September 27, 2025
Why the Perfect First Day Is a Myth — and What Really Matters

Everyone tells you to have the perfect first day — but here’s the truth: it doesn’t exist. And that’s okay.

If you’ve been scrolling teacher Instagram, flipping through Pinterest checklists, or hearing stories from veteran educators, it’s easy to believe your first day should be flawless. The perfect outfit. The perfect lesson. The perfect class. But here’s a secret I wish I’d known: no first day is perfect.

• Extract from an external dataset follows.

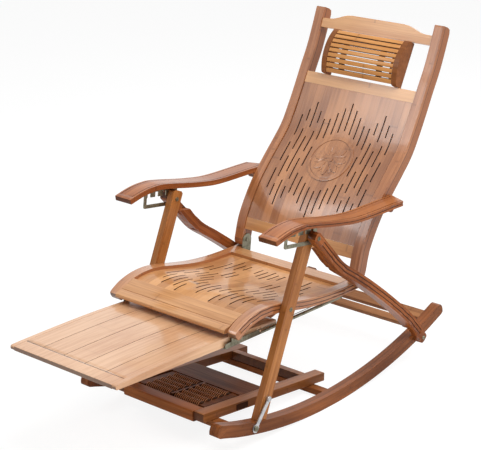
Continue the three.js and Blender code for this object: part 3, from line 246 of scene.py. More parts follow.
@dataclass(frozen=True)
class LaminatedBamboo:
    """Lacquered bamboo glued up from strips.

    Attributes:
        name: The material's name.
        pale: The lighter tone of the strips, as on a screen.
        deep: The darker tone of the strips.
        strip: The width of one strip in metres.
        run: The way that the grain runs.
        joint: The colour of glue lines and end grain, which is also painted as shade into grooves,
            slots and other hollows.
        seat: Where the first strip's edge lies, as a share of a strip.
        strips: How much the strips differ.
        streaks: How strong the long streaks are.
        glue: How strong the lines between strips are.
        knots: How strong the marks of the stems' joints are.
        painted_side_shade: How much darker the side faces are painted, as painted shade.
        core: How deep below the crown a darker core starts on the side faces, or 0 for none.
        end_shade: How dark the end grain is.
        gloss: Roughness of the lacquer.
        coat: Weight of the clear coat on faces that look up.
        shine: How strongly the wood under the coat reflects.
        knot_pitch: The distance between a stem's joints in metres.
        marks: For streaks, fibres and clouds, how many there are in a metre across the grain and
            along it, their octaves, and how strong the finer octaves are.
        side_limit: The least share of a face's direction that makes it a side.
        end_limit: The same for an end.
    """

    name: str
    pale: Colour
    deep: Colour
    strip: float
    run: Run = Run.COURSE
    joint: Colour = (58, 24, 9)
    seat: float = 0.0
    strips: float = 0.5
    streaks: float = 0.9
    glue: float = 0.3
    knots: float = 0.8
    painted_side_shade: float = 0.0
    core: float = 0.0
    end_shade: float = 0.72
    gloss: float = 0.34
    coat: float = 0.5
    shine: float = 0.12
    knot_pitch: float = 0.31
    marks: tuple[tuple[float, ...], ...] = (
        (130.0, 4.0, 3.0, 0.6), (850.0, 24.0, 2.0, 0.6), (8.0, 3.5, 2.0, 0.5)
    )
    side_limit: float = 0.7
    end_limit: float = 0.8

    def grain(self, graph: Graph, faces: tuple[Wire, Wire, Wire]) -> tuple[Wire, Wire, Wire, Wire]:
        """Reads how the grain runs.

        Args:
            graph: The graph to build in.
            faces: The parts of the way that the surface faces.

        Returns:
            Distances along the grain, across it on the wide faces and across it on the sides, and
            1 on the ends.
        """
        if self.run is Run.COURSE:
            return *graph.split(graph.kept("course", "Vector")), graph.kept("end", "Fac")
        x, y, z = graph.place()
        if self.run is Run.ACROSS:
            return x, y, z, faces[0].size().over(self.end_limit)
        turn = math.radians(self.run.value)
        ahead, up = math.cos(turn), math.sin(turn)
        end = (faces[1] * ahead + faces[2] * up).size().over(self.end_limit)
        return y * ahead + z * up, x, z * ahead - y * up, end

    def build(self) -> bpy.types.Material:
        """Builds the finish.

        Returns:
            The material.
        """
        graph = Graph(bpy.data.materials.new(self.name))
        pale, deep, joint = linear(self.pale), linear(self.deep), linear(self.joint)
        faces = graph.facing()
        along, across, side, end = self.grain(graph, faces)
        if self.run is Run.ACROSS:
            on_side = 1.0 - faces[2].size().over(self.side_limit)
        else:
            on_side = faces[0].size().over(self.side_limit)
        width = side * on_side + across * (1.0 - on_side)
        # Strips, each with its own tone
        lane = width / self.strip + self.seat
        index = lane.whole()
        shift = graph.chance(index, 11.0)
        patch = graph.noise((index * 5.7, along * 6.0, shift), 0.0)
        tone = graph.chance(index, 3.0) * 0.45 + (patch - 0.5) * 1.1 + 0.28
        glue = (lane.part() - 0.5).size().eased(0.455, 0.5) * self.glue
        # Streaks, fibres and clouds, drawn out along the grain
        streak, fibre, cloud = (
            graph.noise((across * fine, side * fine, along * long), detail, roughness)
            for fine, long, detail, roughness in self.marks
        )
        # The tone mixes strips, streaks, fibres and clouds; on the side faces it is pushed darker
        # as painted shade
        shade = (
            (tone - 0.5) * self.strips
            + (streak - 0.5) * self.streaks
            + (fibre - 0.5) * 0.35
            + (cloud - 0.5) * 0.8
            + on_side * self.painted_side_shade
            + 0.48
        )
        # A stem's joint is a thin line in a soft halo, on some strips
        stretch = along / self.knot_pitch + shift * 3.0
        knot = (stretch.part() - 0.5).size()
        rare = graph.chance(index + stretch.whole() * 13.0, 29.0).over(0.45) * self.knots
        knot_line = (1.0 - knot.eased(0.004, 0.014)) * rare * 0.3
        knot_halo = (1.0 - knot.eased(0.01, 0.07)) * rare * 0.25
        wood = graph.blend(shade.eased(0.0, 1.0), pale, deep)
        wood = graph.blend(knot_halo, wood, deep)
        wood = graph.blend(knot_line + glue, wood, joint)
        if self.core:
            line = (1.0 - (side - self.core).size().eased(0.0006, 0.0018)) * 0.85
            inner = side.eased(self.core, self.core + 0.001) * on_side
            wood = graph.blend(inner * 0.7, wood, deep)
            wood = graph.blend(line * on_side, wood, joint)
        wood = graph.blend(end * self.end_shade, wood, joint)
        # Painted shade: faces that their own piece hides, in grooves, slots and other hollows, are
        # darkened towards the joint colour
        wood = graph.blend(graph.kept("hollow", "Fac").eased(0.12, 0.5) * 0.92, wood, joint)
        relief = fibre * 0.5 + streak * 0.4 - knot_line - glue
        surface = {
            "Base Color": wood,
            "Roughness": (fibre - 0.5) * 0.2 + (cloud - 0.5) * 0.12 + self.gloss,
            "Specular IOR Level": self.shine,
            "Coat Weight": (faces[2].eased(0.15, 0.75) * 0.75 + 0.25) * self.coat,
            "Coat Roughness": 0.12,
            "Normal": graph.bump(relief, 0.0004, 0.3),
        }
        return graph.show(graph.shade(surface))


@dataclass(frozen=True)
class PlatedSteel:
    """Sheet and bar steel with a plated skin.

    Attributes:
        name: The material's name.
        base: The plate's colour, as on a screen.
        dull: The colour where it has dulled.
        gloss: Its roughness.
        patch: How large the dulled patches are, in patches a metre.
        grain: How fine the marks across and along X are, in marks a metre.
    """

    name: str
    base: Colour
    dull: Colour
    gloss: float
    patch: float = 60.0
    grain: tuple[float, float] = (2200.0, 260.0)

    def build(self) -> bpy.types.Material:
        """Builds the finish.

        Returns:
            The material.
        """
        graph = Graph(bpy.data.materials.new(self.name))
        x, y, z = graph.place()
        cloud = graph.noise((x * self.patch, y * self.patch, z * self.patch), 3.0, 0.6)
        across, along = self.grain
        grain = graph.noise((x * across, y * along, z * along))
        colour = graph.blend(cloud.eased(0.38, 0.68), linear(self.base), linear(self.dull))
        surface = {
            "Base Color": colour,
            "Metallic": 1.0 - cloud.eased(0.5, 0.8) * 0.25,
            "Roughness": (grain - 0.5) * 0.18 + cloud * 0.12 + self.gloss,
            "Normal": graph.bump(grain, 0.0002, 0.2),
        }
        return graph.show(graph.shade(surface))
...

And honestly? It doesn’t need to be.

Instead of chasing perfection, focus on what really matters when you walk into your classroom for the first time: connection, clarity, and calm.

🎯 Chapter Focus

 

  • Debunking the myths of the “perfect” first day
  • Shifting the focus from perfection to meaningful connections
  • Recognizing that teaching is a marathon, not a single day
  • Preparing readers emotionally for the chaos and unpredictability

🧱 What the First Day Really Feels Like

 

  • Chaos is normal. Students will be late, lost, distracted, or testing boundaries.
  • You won’t remember every name. And that’s okay — relationships build over weeks, not minutes.
  • Plans go sideways. Lessons will be skipped, instructions misheard, technology will fail.
  • Emotions run high. Yours and theirs. Expect frustration, laughter, tears — maybe all in the same hour.

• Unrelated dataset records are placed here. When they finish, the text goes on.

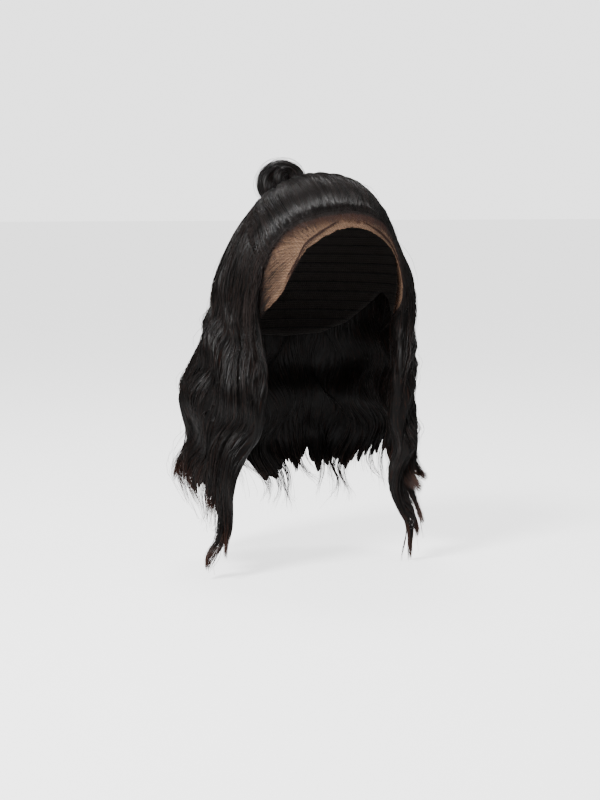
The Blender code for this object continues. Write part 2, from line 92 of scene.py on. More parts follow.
# Front edge of the lace, then lower edge of the cap, in degrees
# Columns: bearing from the face, angle from the crown
LACE_EDGE = (
    (0.0, 50.0), (15.0, 52.0), (28.0, 57.0), (40.0, 64.0), (47.0, 72.0), (52.0, 81.0),
    (56.0, 88.0), (62.0, 94.0), (70.0, 99.0), (80.0, 104.0), (84.0, 105.0),
)
CAP_EDGE = LACE_EDGE + (
    (92.0, 96.0), (100.0, 92.0), (112.0, 100.0), (130.0, 112.0), (150.0, 119.0), (180.0, 121.0),
)

# Dense hairline, then its way on in front of the ear, in degrees
# Columns: bearing from the face, angle from the crown
HAIRLINE = ((0.0, 38.0), (25.0, 40.0), (50.0, 46.0), (62.0, 53.0), (69.0, 63.0), (73.0, 76.0))
SIDE_HAIRLINE = HAIRLINE + ((76.0, 104.0),)

# Line of the laid baby hair along the lace's edge, in degrees
# Columns: bearing from the face, angle from the crown
BABY_LINE = (
    (12.0, 46.0), (18.0, 48.5), (28.0, 53.0), (33.0, 55.5), (42.0, 62.0),
    (46.0, 70.0), (50.0, 77.0), (53.5, 83.0), (59.0, 91.0), (70.0, 97.0),
)

# Bulk of the swept hair from the hairline back to the knot
# Columns: share of the way, share of the crown's thickness
SWEEP_BULK = (
    (0.0, 0.10), (0.08, 0.36), (0.20, 0.66), (0.38, 0.93), (0.62, 1.0), (0.80, 0.64), (1.0, 0.38),
)

# Bulk of the falls from root to tip
# Columns: share of the length, share of the full thickness
FALL_BULK = ((0.0, 1.0), (0.62, 1.0), (0.86, 0.62), (1.0, 0.07))

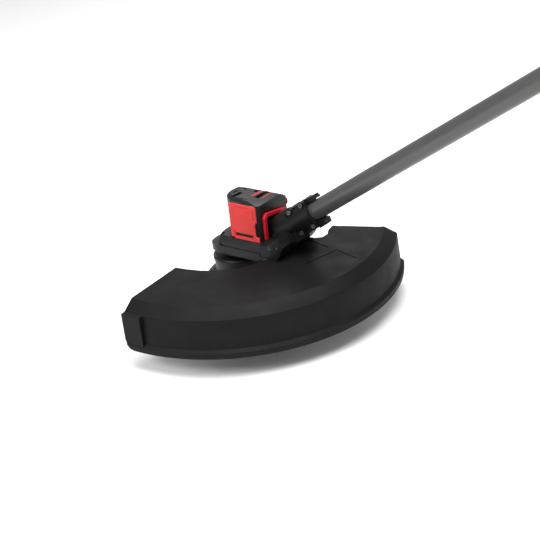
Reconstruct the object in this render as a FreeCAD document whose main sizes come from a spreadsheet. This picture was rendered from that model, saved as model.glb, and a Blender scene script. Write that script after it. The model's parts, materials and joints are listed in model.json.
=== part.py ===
import FreeCAD, Part
import math
import os
import re
import Sketcher

# Battery string trimmer.  Millimetres, +Z up.  The origin is the centre of the bump
# knob's rubbing face, on the spindle axis; +Y is the cutting direction and the shaft
# rises towards -Y.  "Shaft" pieces are drawn with their own Z along the shaft, X
# across it and Y square to it, pointing up and forward.

V = FreeCAD.Vector

DIMENSIONS = {
    # shaft
    "shaft_rise": 33.67, "shaft_foot_y": 7.0, "shaft_foot_z": 60.5,
    "tube_radius": 12.7, "tube_wall": 1.5, "tube_start": 112.0, "tube_end": 1338.0,
    "cable_radius": 3.2, "cable_start": 96.0, "cable_end": 1352.0,
    # guard
    "guard_centre": 7.0, "lip_radius": 233.75, "lip_bottom": 30.0, "lip_top": 37.7,
    "ledge_radius": 229.0, "ledge_top": 41.5, "wall_radius": 226.1, "wall_top": 80.9,
    "band_radius": 208.5, "deck_top": 92.3, "skin": 3.0, "neck_half": 38.0,
    "guard_hole": 2.6, "guard_screw_x": 27.0, "guard_screw_front": 78.0, "guard_screw_rear": 88.0,
    "neck_front": 78.5,
    # gearcase
    "case_bottom": 83.0, "case_split": 94.0, "case_top": 110.5, "case_front": 28.0,
    "case_half": 44.0, "case_corner": 27.0, "boss_radius": 17.0, "boss_bottom": 75.0,
    "tier_bottom": 98.0, "tier_front": 14.0, "tier_corner": 24.0, "tier_bevel": 6.5,
    "cover_half": 43.0, "cheek_start": 72.0, "case_rear": 101.0, "block_rear": 108.0,
    "block_top": 127.0, "channel_half": 20.0, "channel_front": 74.0, "channel_floor": 103.0,
    "gear_room": 25.5, "pinion_room": 10.0, "gear_floor": 86.0, "screw_seat": 103.0,
    # gears and shafts
    "motor_offset": 30.0, "gear_module": 1.0, "gear_teeth": 45, "pinion_teeth": 15,
    "backlash": 0.3, "gear_bottom": 87.0, "gear_thick": 6.0, "spindle_radius": 5.0,
    "motor_shaft_radius": 3.0, "running_gap": 0.05, "spindle_top": 103.0,
    "spindle_seat": 95.5, "motor_seat": 102.5, "motor_top_seat": 154.5,
    "lower_race": 13.0, "upper_race": 11.0, "motor_race": 8.5,
    # motor box
    "box_half": 35.0, "box_rear": 66.0, "box_top": 150.0, "front_radius": 33.0,
    "box_wall": 2.5, "panel_thick": 2.0, "panel_front": 18.0, "panel_rear": 63.6,
    "panel_step": 60.2, "panel_foot": 65.7, "panel_top_left": 162.5, "panel_top_right": 148.5,
    "cover_shoulder": 163.0, "cover_top": 166.3,
    "stator_radius": 27.0, "stator_bore": 15.5, "stator_bottom": 117.0, "stator_top": 143.0,
    # arch, yoke and clamp
    "arch_half": 27.0, "arch_band": 5.5, "arch_left_top": 148.7, "arch_right_top": 141.0,
    "arch_depth": 4.5,
    "yoke_half": 19.4, "collar_radius": 18.5, "collar_start": 137.0, "collar_end": 172.0,
    "clamp_gap": 0.4, "bolt_offset": 15.9, "bolt_first": 142.0, "bolt_second": 166.0, "bolt_radius": 2.0,
    # cutting head
    "head_radius": 52.0, "neck_radius": 38.0, "hub_radius": 30.0, "head_top": 74.0,
    "head_split": 18.0, "head_wall": 2.6, "knob_radius": 33.0, "knob_lip": 26.5,
    "spool_radius": 43.0, "spool_core": 20.0, "bump_travel": 5.0, "line_radius": 1.2,
    # front handle and hanger
    "handle_at": 880.0, "loop_radius": 56.0, "loop_rise": 66.0, "bar_radius": 8.5, "grip_radius": 12.5,
    "saddle_length": 46.0, "hanger_at": 1130.0, "eye_radius": 9.0, "eye_wire": 3.0,
    # rear housing
    "nose_start": 1285.0, "nose_end": 1352.0, "grip_end": 1464.0, "block_start": 1478.0,
    "block_end": 1560.0, "nose_half": 22.0, "grip_half": 17.0, "rear_half": 38.0, "shell": 2.6,
    "block_up": 42.0, "block_down": 52.0, "pack_length": 72.0, "pack_half": 38.5,
}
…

📣 Teacher Voices / Real Quotes

 

“My first day, I forgot to pass out half the handouts. One student raised their hand and said, ‘You forgot us.’ I laughed and cried at the same time.” — First-Year Teacher, New York“The first day never goes perfectly. I stopped chasing that illusion and started focusing on connecting with one student at a time.” — 3rd Grade Teacher, Texas“I wish someone had told me: don’t try to control everything. Let the day breathe.” — High School Math Teacher, California

📉 What the Data Doesn’t Say

 

  • First-day “success” isn’t measured by engagement in the first 45 minutes. It’s measured by relationship building over months.
  • Stress levels spike for first-year teachers — and that burnout isn’t reflected in test scores or evaluation rubrics.
  • A lesson plan executed perfectly doesn’t guarantee learning or connection. The human element is invisible in data but everything in practice.

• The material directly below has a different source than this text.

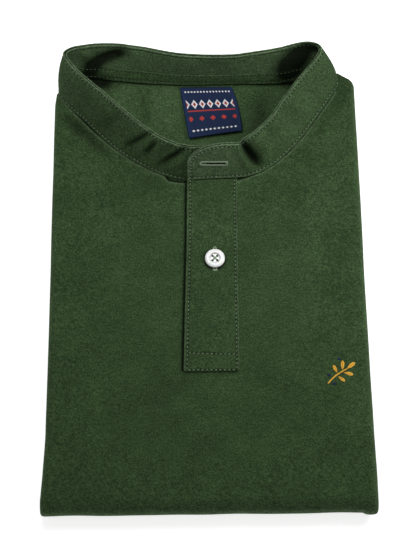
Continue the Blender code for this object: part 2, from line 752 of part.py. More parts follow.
def button_outline():
    """Half outline of the button, top to bottom down its outside."""
    mesh = bpy.data.meshes.new("chest_button")
    points = [(radius * MM, 0.0, height * MM) for radius, height in zip(*BUTTON_PROFILE.values())]
    edges = [(i, i + 1) for i in range(len(points) - 1)]
    mesh.from_pydata(points, edges, [])
    return mesh


def add_button(collection, cutters, material):
    """Four-hole button, turned from its outline, lying on the top placket."""
    button = bpy.data.objects.new("chest_button", button_outline())
    collection.objects.link(button)
    x, y = BUTTON_PLACE
    rest = PACKET_HEIGHT + float(front_lift(np.array(x), np.array(y)))
    rest += 2.0 * SEAM_GAP + PLACKET_TOP_WALL
    button.location = (x * MM, y * MM, rest * MM)
    turned = button.modifiers.new("Turn", "SCREW")
    turned.axis = "Z"
    turned.steps = BUTTON_STEPS
    turned.render_steps = BUTTON_STEPS
    turned.use_merge_vertices = True
    turned.merge_threshold = 0.00001
    mesh = bpy.data.meshes.new("button_hole")
    work = bmesh.new()
    bmesh.ops.create_cone(
        work, cap_ends=True, segments=HOLE_SIDES,
        radius1=BUTTON_HOLE_RADIUS * MM, radius2=BUTTON_HOLE_RADIUS * MM, depth=HOLE_CUT * MM,
    )
    work.to_mesh(mesh)
    work.free()
    for side, across in (("left", -1.0), ("right", 1.0)):
        for end, along in (("foot", -1.0), ("head", 1.0)):
            cutter = add_cutter("button_hole_" + side + "_" + end, mesh, cutters)
            cutter.location = (
                (x + across * BUTTON_HOLE_SPREAD) * MM,
                (y + along * BUTTON_HOLE_SPREAD) * MM,
                rest * MM,
            )
            cut_away(button, cutter)
    button.data.materials.append(material)
    return button


def build():
    """Make every piece of the folded shirt."""
    clear_scene()
    parts = make_collection("Folded band collar shirt")
    cutters = make_collection("Cutters")
    jersey = make_material("green_jersey", (0.030, 0.059, 0.022), 0.85)
    inside = make_material("green_jersey_inside", (0.037, 0.070, 0.029), 0.88)
    self_cloth = make_material("green_placket_cloth", (0.034, 0.064, 0.026), 0.85)
    woven = make_material("navy_woven_label", (0.010, 0.016, 0.055), 0.70)
    pearl = make_material("white_button", (0.80, 0.82, 0.80), 0.25)

    front = add_cloth("front_panel", front_panel_mesh(), parts, jersey)
    cut_away(front, placket_slit(cutters))
    add_cloth("folded_layers", folded_layers_mesh(), parts, jersey)
    add_cloth("back_panel", back_panel_mesh(), parts, inside)
    plies = (
        ("band_outer", BAND_PLY_GAP / 2, BAND_HALF, jersey),
        ("band_inner", -BAND_HALF, -BAND_PLY_GAP / 2, inside),
    )
    for name, inner_face, outer_face, cloth in plies:
        add_cloth(name, band_ply_mesh(inner_face, outer_face), parts, cloth)
    add_cloth("neck_tape", neck_tape_mesh(), parts, inside)
    add_cloth("placket_top", placket_top_mesh(), parts, self_cloth)
    add_cloth("placket_under", placket_under_mesh(), parts, self_cloth)
    add_cloth("neck_label", neck_label_mesh(), parts, woven)
    add_button(parts, cutters, pearl)


build()
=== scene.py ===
"""Looks of a folded band collar shirt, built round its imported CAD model.

Every piece of cloth is a fine surface worked out with numpy from the same named
sizes and tables as the CAD source, and the sewing, the buttonholes and the small
stitched leaf sprig are made of separate short threads.

Axes: +X to the right of the packet, +Y towards the collar, +Z up.  The tables and
sizes below are in millimetres, and MM turns them into metres for the meshes.
"""

import math

import bmesh
import bpy
import numpy as np
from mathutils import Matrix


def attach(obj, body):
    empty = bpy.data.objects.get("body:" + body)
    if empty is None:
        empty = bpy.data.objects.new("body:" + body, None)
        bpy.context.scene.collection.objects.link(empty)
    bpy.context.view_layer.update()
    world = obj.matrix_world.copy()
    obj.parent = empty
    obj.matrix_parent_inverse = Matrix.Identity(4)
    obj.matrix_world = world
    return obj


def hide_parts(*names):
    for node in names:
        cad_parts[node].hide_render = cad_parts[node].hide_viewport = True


bl_info = {
    "name": "Folded band collar shirt",
    "version": (1, 0, 0),
    "blender": (4, 5, 0),
    "location": "3D View > Sidebar > Shirt",
    "description": "Cloth, sewing and finish of a folded band collar shirt",
    "category": "Object",
}

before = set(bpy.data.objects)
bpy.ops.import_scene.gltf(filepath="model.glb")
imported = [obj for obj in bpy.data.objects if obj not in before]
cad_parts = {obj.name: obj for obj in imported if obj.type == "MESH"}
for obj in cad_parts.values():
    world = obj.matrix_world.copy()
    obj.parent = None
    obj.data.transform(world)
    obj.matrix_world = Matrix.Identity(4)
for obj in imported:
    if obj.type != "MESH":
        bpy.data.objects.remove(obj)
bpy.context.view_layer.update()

MM = 0.001


def table(columns, *rows):
    """A short table as named columns; its first column is the one it is read by."""
    return dict(zip(columns, np.array(rows).T))


# ------------------------------------------------------------ sizes of the shirt

SEAM_GAP = 0.3            # between two pieces at a seam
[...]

🛠️ How Teachers Try to Survive

 

  • Prioritizing a few key routines rather than a perfect schedule.
  • Having a go-to icebreaker or “welcome activity” to create calm.
  • Accepting flexibility: swapping, skipping, or improvising lessons as needed.
  • Focusing on one student at a time to feel small wins.
  • Using humor, honesty, and authenticity to reset the energy in the room.

🗣 Real Talk for the Reader

 

Let me be honest with you: your first day will feel messy. You’ll forget names, fumble instructions, and wonder if anyone noticed the lesson that went sideways. And that’s okay.

The pressure to be perfect? It’s a trap. Students don’t need perfect. They need you — consistent, calm, human, and present.

So yes, there will be moments you want to hide in the copy room or cry in the parking lot. That’s normal too. But every small win counts: a student smiling, a question asked, a rule understood. Those little victories are the foundation of respect, trust, and connection.

Forget the Pinterest checklist. Forget the flawless script. Focus on showing up, staying grounded, and doing the next right thing. That’s what the first day is really about.